Start of DATA IN THIS EXERCISE

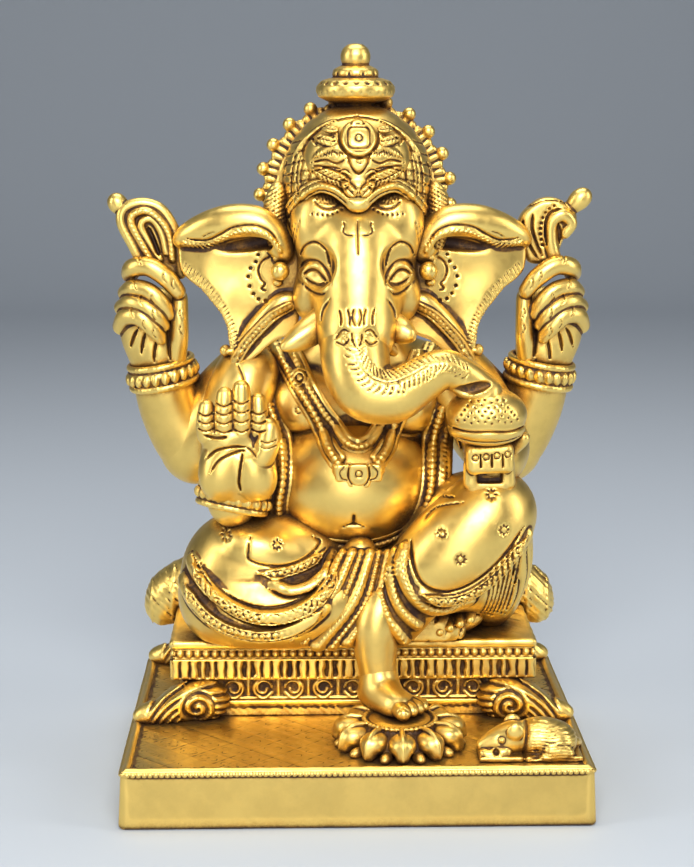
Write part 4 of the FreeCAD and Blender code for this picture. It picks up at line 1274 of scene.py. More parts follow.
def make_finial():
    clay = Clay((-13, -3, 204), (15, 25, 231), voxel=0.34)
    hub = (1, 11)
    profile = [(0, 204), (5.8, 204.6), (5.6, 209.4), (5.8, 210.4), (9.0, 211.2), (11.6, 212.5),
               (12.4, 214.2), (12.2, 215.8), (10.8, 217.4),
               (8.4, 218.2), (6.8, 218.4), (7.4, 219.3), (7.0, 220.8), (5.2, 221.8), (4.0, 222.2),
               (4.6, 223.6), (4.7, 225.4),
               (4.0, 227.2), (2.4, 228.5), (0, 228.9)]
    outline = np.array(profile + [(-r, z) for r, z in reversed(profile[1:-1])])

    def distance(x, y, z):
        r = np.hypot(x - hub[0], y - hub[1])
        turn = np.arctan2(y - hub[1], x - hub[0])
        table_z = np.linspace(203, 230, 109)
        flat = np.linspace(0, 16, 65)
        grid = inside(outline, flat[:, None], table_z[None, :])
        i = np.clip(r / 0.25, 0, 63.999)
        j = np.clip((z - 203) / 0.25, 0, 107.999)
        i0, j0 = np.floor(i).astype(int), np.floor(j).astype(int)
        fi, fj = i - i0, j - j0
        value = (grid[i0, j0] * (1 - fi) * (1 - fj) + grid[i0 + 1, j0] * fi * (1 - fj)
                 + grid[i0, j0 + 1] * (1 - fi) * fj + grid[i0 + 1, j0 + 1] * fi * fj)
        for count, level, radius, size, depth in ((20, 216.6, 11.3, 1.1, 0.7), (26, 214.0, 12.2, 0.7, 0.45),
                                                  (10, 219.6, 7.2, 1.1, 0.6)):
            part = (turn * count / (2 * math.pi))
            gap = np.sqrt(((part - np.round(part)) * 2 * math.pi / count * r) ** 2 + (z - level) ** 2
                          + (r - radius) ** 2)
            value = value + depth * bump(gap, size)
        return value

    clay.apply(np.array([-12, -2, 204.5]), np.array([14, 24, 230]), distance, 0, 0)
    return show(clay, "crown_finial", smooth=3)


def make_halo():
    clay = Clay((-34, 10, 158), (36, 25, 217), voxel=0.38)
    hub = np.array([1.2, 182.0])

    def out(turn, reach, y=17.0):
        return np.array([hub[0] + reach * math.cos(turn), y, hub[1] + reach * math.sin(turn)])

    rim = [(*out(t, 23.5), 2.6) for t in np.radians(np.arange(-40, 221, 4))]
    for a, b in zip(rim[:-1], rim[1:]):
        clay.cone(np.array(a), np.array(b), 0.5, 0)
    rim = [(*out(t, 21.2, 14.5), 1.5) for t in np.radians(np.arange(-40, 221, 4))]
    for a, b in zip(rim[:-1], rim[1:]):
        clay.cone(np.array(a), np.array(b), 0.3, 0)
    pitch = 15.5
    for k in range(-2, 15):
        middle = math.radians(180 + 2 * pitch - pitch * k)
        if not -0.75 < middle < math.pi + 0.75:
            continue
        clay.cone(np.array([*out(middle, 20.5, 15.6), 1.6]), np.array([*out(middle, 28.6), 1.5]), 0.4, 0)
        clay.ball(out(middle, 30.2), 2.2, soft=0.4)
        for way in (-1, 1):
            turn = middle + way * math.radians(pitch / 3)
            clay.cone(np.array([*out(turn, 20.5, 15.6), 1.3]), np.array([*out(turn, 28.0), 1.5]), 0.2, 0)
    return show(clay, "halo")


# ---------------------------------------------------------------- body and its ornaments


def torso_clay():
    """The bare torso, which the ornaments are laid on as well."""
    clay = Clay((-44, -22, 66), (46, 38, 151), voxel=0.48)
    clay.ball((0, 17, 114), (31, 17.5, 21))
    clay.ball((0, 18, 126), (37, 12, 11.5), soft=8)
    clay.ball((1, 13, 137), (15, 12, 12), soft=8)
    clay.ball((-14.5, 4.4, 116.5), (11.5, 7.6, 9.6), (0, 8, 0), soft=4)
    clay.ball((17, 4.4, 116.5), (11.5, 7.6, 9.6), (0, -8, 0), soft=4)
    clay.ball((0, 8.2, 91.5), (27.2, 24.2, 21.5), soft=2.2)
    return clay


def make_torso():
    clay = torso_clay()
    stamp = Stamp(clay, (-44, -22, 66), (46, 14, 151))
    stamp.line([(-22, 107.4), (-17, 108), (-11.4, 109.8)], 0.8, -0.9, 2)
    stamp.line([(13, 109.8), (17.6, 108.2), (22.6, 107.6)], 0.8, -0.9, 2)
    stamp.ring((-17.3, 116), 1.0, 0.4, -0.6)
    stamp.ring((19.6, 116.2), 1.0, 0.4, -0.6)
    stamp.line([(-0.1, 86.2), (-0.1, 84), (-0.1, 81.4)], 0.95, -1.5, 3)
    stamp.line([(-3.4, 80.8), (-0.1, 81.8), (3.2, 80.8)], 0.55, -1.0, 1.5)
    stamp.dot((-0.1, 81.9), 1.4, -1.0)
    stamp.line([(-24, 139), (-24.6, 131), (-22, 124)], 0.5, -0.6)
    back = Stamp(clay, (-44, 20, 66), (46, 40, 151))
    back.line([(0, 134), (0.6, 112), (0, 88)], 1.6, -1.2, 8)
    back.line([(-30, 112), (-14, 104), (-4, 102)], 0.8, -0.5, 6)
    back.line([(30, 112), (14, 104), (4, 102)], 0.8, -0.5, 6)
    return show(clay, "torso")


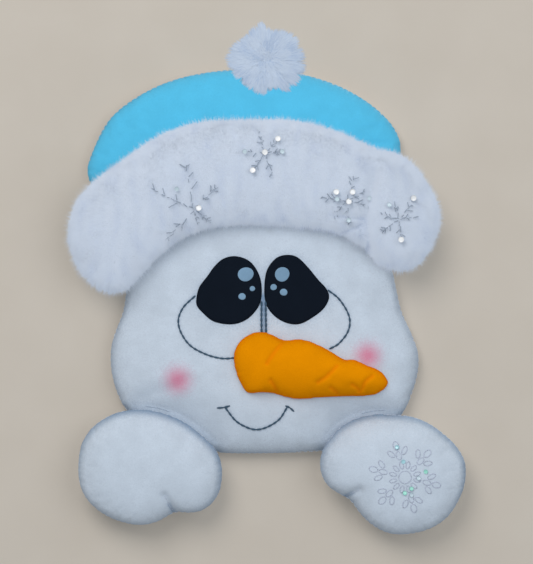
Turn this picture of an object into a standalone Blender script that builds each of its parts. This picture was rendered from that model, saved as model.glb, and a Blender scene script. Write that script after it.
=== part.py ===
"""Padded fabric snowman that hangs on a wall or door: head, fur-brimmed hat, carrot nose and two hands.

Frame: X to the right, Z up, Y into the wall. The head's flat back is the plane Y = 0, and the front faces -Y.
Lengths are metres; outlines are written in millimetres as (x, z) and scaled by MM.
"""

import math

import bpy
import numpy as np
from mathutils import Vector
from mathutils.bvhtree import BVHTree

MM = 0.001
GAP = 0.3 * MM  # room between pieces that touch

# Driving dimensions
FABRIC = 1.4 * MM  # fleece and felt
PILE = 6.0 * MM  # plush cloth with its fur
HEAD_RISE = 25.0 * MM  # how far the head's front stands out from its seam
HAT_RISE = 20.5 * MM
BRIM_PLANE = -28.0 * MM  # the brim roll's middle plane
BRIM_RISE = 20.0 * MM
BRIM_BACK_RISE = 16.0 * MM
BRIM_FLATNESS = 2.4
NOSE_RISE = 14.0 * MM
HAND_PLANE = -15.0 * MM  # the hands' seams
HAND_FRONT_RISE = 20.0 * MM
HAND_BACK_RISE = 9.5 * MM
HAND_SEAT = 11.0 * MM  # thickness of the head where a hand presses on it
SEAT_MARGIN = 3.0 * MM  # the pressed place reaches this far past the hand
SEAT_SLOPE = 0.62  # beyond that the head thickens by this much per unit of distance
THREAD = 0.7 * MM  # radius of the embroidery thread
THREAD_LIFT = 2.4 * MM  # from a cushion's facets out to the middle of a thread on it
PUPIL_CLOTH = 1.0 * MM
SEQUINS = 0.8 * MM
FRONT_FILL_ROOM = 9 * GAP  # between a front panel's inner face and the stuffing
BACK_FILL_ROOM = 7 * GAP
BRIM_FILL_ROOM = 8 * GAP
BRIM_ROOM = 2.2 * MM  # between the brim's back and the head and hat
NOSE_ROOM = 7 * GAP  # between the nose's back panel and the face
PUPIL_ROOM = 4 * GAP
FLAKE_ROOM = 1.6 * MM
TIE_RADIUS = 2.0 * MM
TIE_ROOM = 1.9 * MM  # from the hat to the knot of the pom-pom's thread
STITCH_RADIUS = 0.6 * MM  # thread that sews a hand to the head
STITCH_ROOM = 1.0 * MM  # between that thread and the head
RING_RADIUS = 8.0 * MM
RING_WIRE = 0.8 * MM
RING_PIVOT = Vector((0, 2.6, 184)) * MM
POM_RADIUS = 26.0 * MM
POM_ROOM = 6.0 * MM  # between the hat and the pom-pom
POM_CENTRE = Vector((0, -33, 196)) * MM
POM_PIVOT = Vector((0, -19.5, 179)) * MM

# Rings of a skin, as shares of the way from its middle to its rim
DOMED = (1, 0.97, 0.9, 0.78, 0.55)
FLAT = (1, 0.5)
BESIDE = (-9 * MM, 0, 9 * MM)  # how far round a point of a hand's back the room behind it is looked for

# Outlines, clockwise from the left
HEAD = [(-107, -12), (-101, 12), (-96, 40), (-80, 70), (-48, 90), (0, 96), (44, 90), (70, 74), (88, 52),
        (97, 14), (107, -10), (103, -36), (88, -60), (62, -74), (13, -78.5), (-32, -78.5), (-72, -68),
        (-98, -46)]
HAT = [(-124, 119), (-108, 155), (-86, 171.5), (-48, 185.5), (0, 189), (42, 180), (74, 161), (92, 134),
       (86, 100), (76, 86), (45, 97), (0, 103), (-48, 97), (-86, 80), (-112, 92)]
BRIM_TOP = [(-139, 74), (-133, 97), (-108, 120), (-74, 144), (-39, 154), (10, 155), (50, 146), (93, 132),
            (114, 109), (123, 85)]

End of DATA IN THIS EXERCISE

*TASK BRIEF*
Give back exactly the lines from the beginning of the records through the line containing "outline = np.array(profile", and only those.

*SOLUTION*
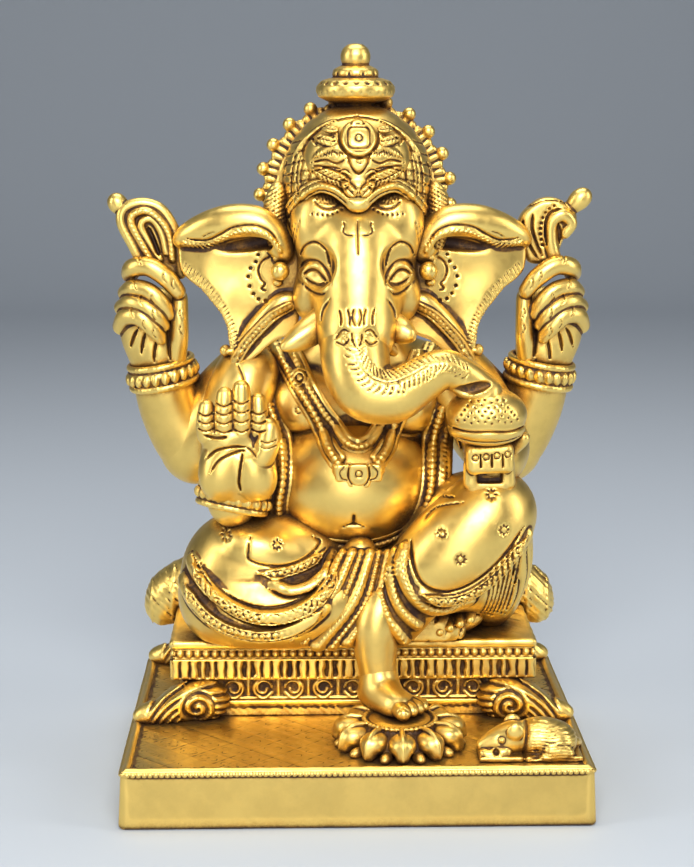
Write part 4 of the FreeCAD and Blender code for this picture. It picks up at line 1274 of scene.py. More parts follow.
def make_finial():
    clay = Clay((-13, -3, 204), (15, 25, 231), voxel=0.34)
    hub = (1, 11)
    profile = [(0, 204), (5.8, 204.6), (5.6, 209.4), (5.8, 210.4), (9.0, 211.2), (11.6, 212.5),
               (12.4, 214.2), (12.2, 215.8), (10.8, 217.4),
               (8.4, 218.2), (6.8, 218.4), (7.4, 219.3), (7.0, 220.8), (5.2, 221.8), (4.0, 222.2),
               (4.6, 223.6), (4.7, 225.4),
               (4.0, 227.2), (2.4, 228.5), (0, 228.9)]
    outline = np.array(profile + [(-r, z) for r, z in reversed(profile[1:-1])])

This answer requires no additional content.